Internal fragmentation is the direct consequence of non-zero fill factor. It occurs when the index pages are not being used to their full capacity. It may or may not be bad for the system performance. For a table with large number of inserts, this will actually enhance the system performance. But, having a lot of internal fragmentation affects the performance as the number of reads are increased to read the same amount of data.

Design Considerations for Clustered Indexes

By default, a clustered index is matched with the primary key on the table. But, you can define the clustered index on one column and then create the primary key on some other column(s). In this case, the primary key would be created as a non-clustered index.

Clustered indexes store the data in ranges, say, 100-200 in one node and 200-300 in another node. So, if you have query searching for a range of data, it would be better if you define the clustered index on the column used to filter the data based on range. Also, if you have to search on a range for an audit log, it would be better to create clustered index on the date column. On the other hand, non-clustered indexes perform better for specific value searches.

Clustered indexes should be defined on “ever-increasing” columns.
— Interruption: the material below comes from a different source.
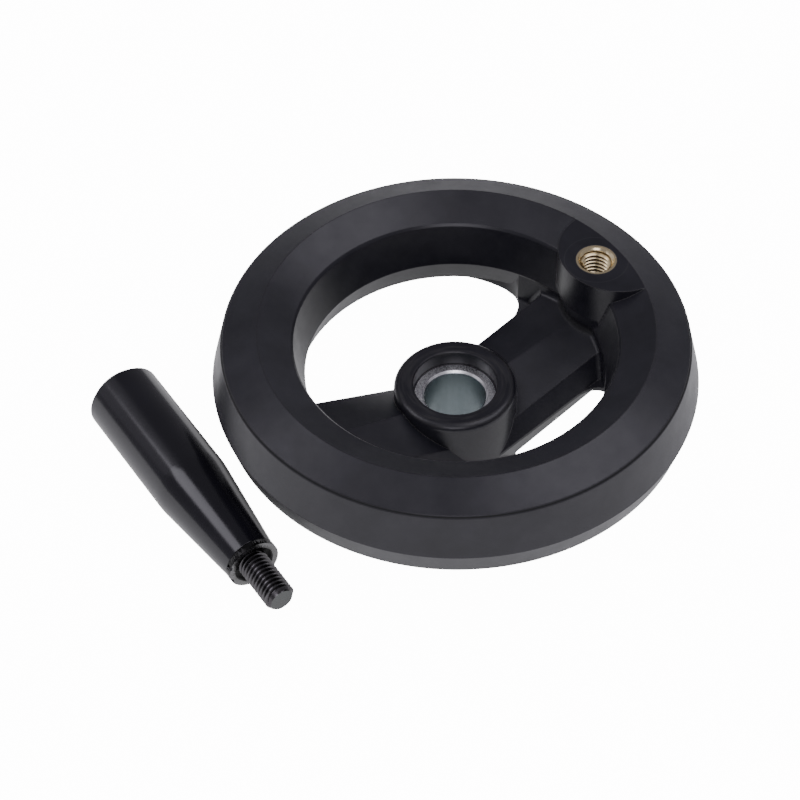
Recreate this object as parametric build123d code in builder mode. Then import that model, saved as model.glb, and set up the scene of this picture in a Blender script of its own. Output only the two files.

A date column in which older dates are not inserted can be an ever-increasing column. An identity column is always an ever-increasing column. It is important because if the columns are not ever-increasing, SQL Server would need to allocate space between existing ranges for future records rather than placing them at the end in new ranges. In this case, when the range fills up and a new value in between comes up, SQL Server will need to do a page split to allocate the new data. So, effectively we have two pages now, thus increasing the search time (and the resources it will take). You may want to approach in a slightly different manner by decreasing the fill factor (say to 65%). Now you have 35% free space for the incoming values. But the problem with this approach is the need of regular re-indexing to maintain the free space, which incurs a heavy processing cost to the server as it has to move the data along with rebuilding the non-clustered indexes.